_Available data:_

—————

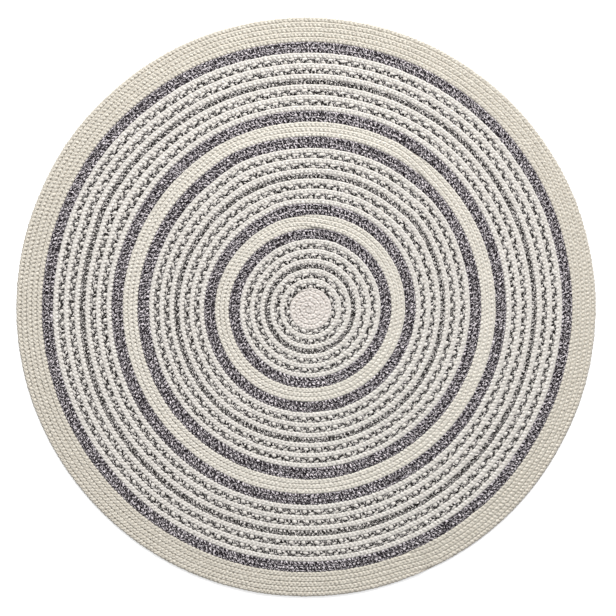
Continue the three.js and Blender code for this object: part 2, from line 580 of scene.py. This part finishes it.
def ply_pattern(nodes):
    """What varies over plied yarn: metres along, the ply and the place across it, tones, and the painted
    light that paints shade into the hollows of the braid.
    """
    lay = nodes.add("ShaderNodeUVMap", uv_map="yarn")
    split = nodes.node("ShaderNodeSeparateXYZ", {0: lay}).outputs
    along, around = split["X"], split["Y"]
    ply = nodes.math("MULTIPLY_ADD", around, float(PLIES), nodes.math("MULTIPLY", along, PLIES / LAY))
    mottle_at = nodes.point(nodes.math("MULTIPLY", along, 1 / MOTTLE),
                            nodes.math("MULTIPLY", ply, PLY_MOTTLE))
    fibre_at = nodes.point(nodes.math("MULTIPLY", along, 1 / FIBRE_LENGTH),
                           nodes.math("MULTIPLY", ply, FIBRE_FINENESS))
    return {
        "along": along,
        "ply": ply,
        "within": nodes.math("FRACT", ply),
        "mottle": nodes.noise(mottle_at),
        "fibre": nodes.noise(fibre_at, FIBRE_DETAIL, FIBRE_ROUGHNESS),
        "painted_light": nodes.node("ShaderNodeAttribute", attribute_name="open").outputs["Fac"],
    }


def marl_shown(nodes, yarn, share):
    """1 where the second yarn of each ply shows, and 0 elsewhere."""
    number = nodes.math("FLOORED_MODULO", nodes.math("FLOOR", yarn["ply"]), float(PLIES))
    twist = nodes.math("MULTIPLY", yarn["within"], MARL_SLANT)
    twist = nodes.math("MULTIPLY_ADD", yarn["along"], 1 / MARL_LAY, twist)
    twist = nodes.math("FRACT", nodes.math("MULTIPLY_ADD", number, MARL_SHIFT, twist))
    share = nodes.scaled_spread(yarn["mottle"], MARL_BY_MOTTLE, share)
    # Painted shade: less of the marl shows where the yarn lies deep in the braid.
    share = nodes.scaled_spread(yarn["painted_light"], MARL_BY_PAINTED_LIGHT, share)
    share = nodes.scaled_spread(yarn["fibre"], MARL_BY_FIBRE, share)
    return nodes.ramp(nodes.math("SUBTRACT", share, twist), -MARL_BLUR, MARL_BLUR)


def yarn_material(name, pale, deep, marl=None, marl_share=0.0):
    """Plied yarn, with shade painted deep between its plies and their ridges pale, and shade painted into
    the hollows of the braid.

    marl, where given, is the colour of a second yarn that is twisted into each ply, and marl_share
    how much more of it shows.
    """
    material = bpy.data.materials.new(name)
    nodes = Nodes(material)
    shader = nodes.existing("Principled BSDF").inputs
    yarn = ply_pattern(nodes)
    ridge = nodes.math("SINE", nodes.math("MULTIPLY", yarn["within"], math.pi))
    height = nodes.math("MULTIPLY", ridge, PLY_RELIEF)
    height = nodes.math("MULTIPLY_ADD", yarn["fibre"], FIBRE_RELIEF, height)
    # Painted shade: the yarn is deep in the grooves between plies and pale on their ridges.
    tone = nodes.math("MULTIPLY", ridge, PLY_GROOVE_PAINTED_SHADE)
    tone = nodes.math("MULTIPLY_ADD", yarn["mottle"], TONE_BY_MOTTLE, tone)
    tone = nodes.scaled_spread(yarn["fibre"], TONE_BY_FIBRE, tone)
    # Painted shade: the yarn is deeper where it lies in the hollows of the braid.
    tone = nodes.scaled_spread(yarn["painted_light"], TONE_BY_PAINTED_LIGHT, tone)
    colour = nodes.mix(nodes.ramp(tone, *TONE_RANGE), deep, pale)
    if marl:
        shown = marl_shown(nodes, yarn, MARL_SHARE + marl_share)
        colour = nodes.mix(shown, colour, marl)
        height = nodes.math("MULTIPLY_ADD", shown, MARL_RELIEF, height)
    nodes.put(shader["Base Color"], colour)
    shader["Roughness"].default_value = YARN_ROUGHNESS
    shader["Specular IOR Level"].default_value = YARN_SPECULAR
    bump = nodes.add("ShaderNodeBump", {"Height": height, "Distance": 1.0, "Strength": 1.0})
    nodes.put(shader["Normal"], bump)
    return material


# The charcoal yarn of the one-turn lengths is browner than that of the bands.
FIELD_CHARCOAL = {
    "pale": (0.045, 0.039, 0.037),
    "deep": (0.010, 0.009, 0.008),
    "marl": (0.82, 0.775, 0.74),
}
YARNS = {
    "centre": yarn_material("centre_yarn", (0.888, 0.831, 0.791), (0.606, 0.549, 0.496)),
    "cream": yarn_material("cream_yarn", (0.88, 0.84, 0.765), (0.60, 0.555, 0.48)),
    "field": yarn_material("field_yarn", (0.885, 0.85, 0.805), (0.61, 0.57, 0.52)),
    "rim": yarn_material("rim_yarn", (0.80, 0.755, 0.668), (0.55, 0.50, 0.42)),
    "charcoal": yarn_material("charcoal_yarn", (0.045, 0.037, 0.042), (0.010, 0.008, 0.010),
                              marl=(0.82, 0.76, 0.79)),
    "field charcoal": yarn_material("field_charcoal_yarn", **FIELD_CHARCOAL, marl_share=0.07),
    "mixed charcoal": yarn_material("mixed_charcoal_yarn", **FIELD_CHARCOAL, marl_share=-0.02),
}

for index, ring in enumerate(RINGS):
    make_piece(ring, index)


# ---------------------------------------------------------------- stage, light and camera, in metres
FLOOR_REACH = 30         # from the middle to each side
FLOOR_WHITE = 0.8
FLOOR_ROUGHNESS = 0.9
FLOOR_GLOW = 0.55        # of the floor near the rug, to the camera, on top of the light that it gets
FAR_FLOOR = (1.6, 4.0)   # from the middle, over which the floor turns to plain white
HOLE_MARGIN = 0.004      # from the rug's edge to the part of the floor that lets light through
WORLD_LIGHT = 0.19       # strength of the light all round

# Azimuth is from +X towards +Y, in degrees as the elevation is, and power is in watts.
LAMPS = [
    {"name": "key", "azimuth": 86, "elevation": 36, "distance": 9.0, "size": 2.4, "power": 1025},
    {"name": "right", "azimuth": 20, "elevation": 55, "distance": 3.5, "size": 1.5, "power": 14},
    {"name": "left", "azimuth": 205, "elevation": 55, "distance": 3.0, "size": 1.5, "power": 10},
    {"name": "under", "azimuth": 250, "elevation": -50, "distance": 4.0, "size": 2.0, "power": 100},
]

CAMERA_HEIGHT = 4.2      # above the rug
CAMERA_X = 0.0061
CAMERA_Y = -0.0035
VIEW_WIDTH = 1.9104      # of the rug's top, across the picture
SENSOR_WIDTH = 36        # millimetres


def seen_directly(nodes):
    """1 where the camera, a mirror or glass looks and 0 where light only bounces, and the camera alone."""
    path = nodes.node("ShaderNodeLightPath").outputs
    seen = nodes.math("ADD", path["Is Camera Ray"], path["Is Glossy Ray"])
    return nodes.math("ADD", seen, path["Is Transmission Ray"]), path["Is Camera Ray"]


def floor_material():
    """White to the camera, with the rug's shadow on it.

    It can be seen through from below, and light from below reaches the underside of the rug.
    """
    material = bpy.data.materials.new("floor")
    nodes = Nodes(material)
    principled = nodes.existing("Principled BSDF")
    shader = principled.inputs
    shader["Base Color"].default_value = (FLOOR_WHITE, FLOOR_WHITE, FLOOR_WHITE, 1)
    shader["Roughness"].default_value = FLOOR_ROUGHNESS
    shader["Emission Color"].default_value = (1, 1, 1, 1)
    seen, by_camera = seen_directly(nodes)
    geometry = nodes.node("ShaderNodeNewGeometry").outputs
    from_middle = nodes.node("ShaderNodeVectorMath", {0: geometry["Position"]}, operation="LENGTH")
    off_centre = from_middle.outputs["Value"]
    under_rug = nodes.math("LESS_THAN", off_centre, RIM - BRAID_WIDTH)
    under_strands = nodes.math("LESS_THAN", off_centre, RIM - HOLE_MARGIN)
    glow = nodes.math("MULTIPLY_ADD", nodes.ramp(off_centre, *FAR_FLOOR), 1 - FLOOR_GLOW, FLOOR_GLOW)
    glow = nodes.math("MULTIPLY", glow, nodes.math("SUBTRACT", 1.0, under_rug))
    nodes.put(shader["Emission Strength"], nodes.math("MULTIPLY", seen, glow))
    hole = nodes.math("MULTIPLY", under_strands, nodes.math("SUBTRACT", 1.0, by_camera))
    through = nodes.math("MAXIMUM", geometry["Backfacing"], hole)
    clear = nodes.add("ShaderNodeBsdfTransparent")
    surface = nodes.add("ShaderNodeMixShader", {0: through, 1: principled.outputs[0], 2: clear})
    nodes.put(nodes.existing("Material Output").inputs["Surface"], surface)
    return material


def make_floor():
    mesh = bpy.data.meshes.new("floor")
    corners = [(-1, -1), (1, -1), (1, 1), (-1, 1)]
    mesh.from_pydata([(x * FLOOR_REACH, y * FLOOR_REACH, 0) for x, y in corners], [], [(0, 1, 2, 3)])
    floor = bpy.data.objects.new("floor", mesh)
    bpy.context.scene.collection.objects.link(floor)
    mesh.materials.append(floor_material())


def make_lamp(name, azimuth, elevation, distance, size, power):
    """A round lamp that faces the middle of the rug."""
    data = bpy.data.lights.new(name, "AREA")
    data.shape = "DISK"
    data.size = size
    data.energy = power
    light = bpy.data.objects.new(name, data)
    turn, rise = math.radians(azimuth), math.radians(elevation)
    light.location = (distance * math.cos(rise) * math.cos(turn),
                      distance * math.cos(rise) * math.sin(turn),
                      distance * math.sin(rise))
    light.rotation_euler = (0, math.pi / 2 - rise, turn)
    bpy.context.scene.collection.objects.link(light)


def make_world():
    """White where it is seen, and a soft light all round."""
    world = bpy.data.worlds.new("studio")
    nodes = Nodes(world)
    seen = seen_directly(nodes)[0]
    background = nodes.existing("Background").inputs
    background["Color"].default_value = (1, 1, 1, 1)
    nodes.put(background["Strength"], nodes.math("MULTIPLY_ADD", seen, 1 - WORLD_LIGHT, WORLD_LIGHT))
    bpy.context.scene.world = world


def make_camera():
    """Straight above, as in the photograph."""
    data = bpy.data.cameras.new("camera")
    camera = bpy.data.objects.new("camera", data)
    bpy.context.scene.collection.objects.link(camera)
    data.sensor_width = SENSOR_WIDTH
    data.lens = SENSOR_WIDTH * CAMERA_HEIGHT / VIEW_WIDTH
    camera.location = (CAMERA_X, CAMERA_Y, CAMERA_HEIGHT + THICKNESS)
    bpy.context.scene.camera = camera


make_floor()
for lamp in LAMPS:
    make_lamp(**lamp)
make_world()
make_camera()
bpy.context.scene.view_settings.view_transform = "Standard"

—————

_Goal:_
Locate the word "scene" in the data above. Copy every line carrying it.

_Task solution:_
Continue the three.js and Blender code for this object: part 2, from line 580 of scene.py. This part finishes it.
    bpy.context.scene.collection.objects.link(floor)
    bpy.context.scene.collection.objects.link(light)
    bpy.context.scene.world = world
    bpy.context.scene.collection.objects.link(camera)
    bpy.context.scene.camera = camera
bpy.context.scene.view_settings.view_transform = "Standard"